As I prepare in a couple of months to return to London to begin work full-time with Survivors Fund, an organisation that is involved in poverty-relief through its support of vulnerable survivors of the Rwandan genocide, it is an area which holds a particular interest.
Thus, I thought that this would prove to be the perfect opportunity to post on the policies of the respective candidates on poverty – domestically and internationally.
The issue was most comprehensively addressed at the Clinton Global Initiative last month, where both McCain and Obama spoke to the assembled gathering of the world’s great and the good at the invitation of Former President Bill Clinton.
For a comparison I referred to VoteGopher.com, a website set up by a team of Harvard students to provide information on the election for young people by young people.

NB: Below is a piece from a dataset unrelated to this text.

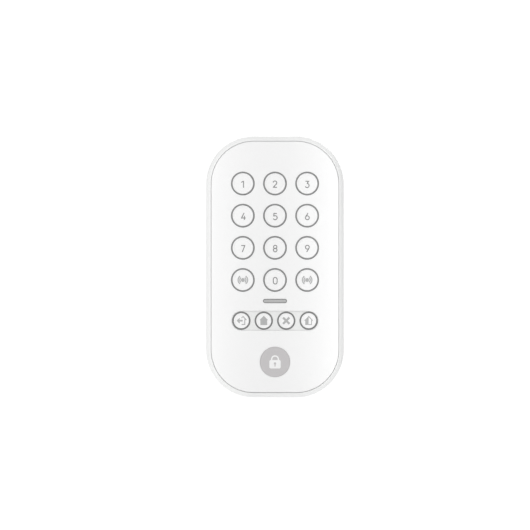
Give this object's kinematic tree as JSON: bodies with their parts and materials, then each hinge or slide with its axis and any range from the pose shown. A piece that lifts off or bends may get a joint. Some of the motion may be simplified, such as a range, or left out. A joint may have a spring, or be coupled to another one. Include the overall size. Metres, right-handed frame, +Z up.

The main difference they conclude is the role of Government in poverty-relief policies, with Obama advocating Government intervention to address the issue through a job creation programme, indexed minimum wage and affordable housing trust fund.
For McCain, this smacks of “socialism” – still a sinister spectre across America, the legacy of Joseph McCarthy’s blitz on the “red menace” in 1950s. This tarnishing of Obama with the socialist brush is a major plank of McCain’s aggressive campaign strategy, bolstered of late with robo-calls. His policies are focused on minimising government intervention, to enable nonprofit and religious organisations to provide aid.
Internationally, Obama’s focus will be centred on primary education and healthcare pledging to authorise a US contribution of $48 billion to the Global Fund over a five-year duration – interestingly one of the positive legacies of the George W. Bush Administration. McCain has been less specific, not committing any funding, but calling on an increase in aid to promote development, opportunities and eradicate disease.
However the full effect of the financial crisis on policies is still to play out. The Founder of the UN Millennium Development Goals Campaign, Eveline Herfkens, made the point this Friday: “When the financial markets sneeze, the poor get pneumonia.” For all our sakes, let us hope that we do not see the poverty of politics in addressing this vital issue.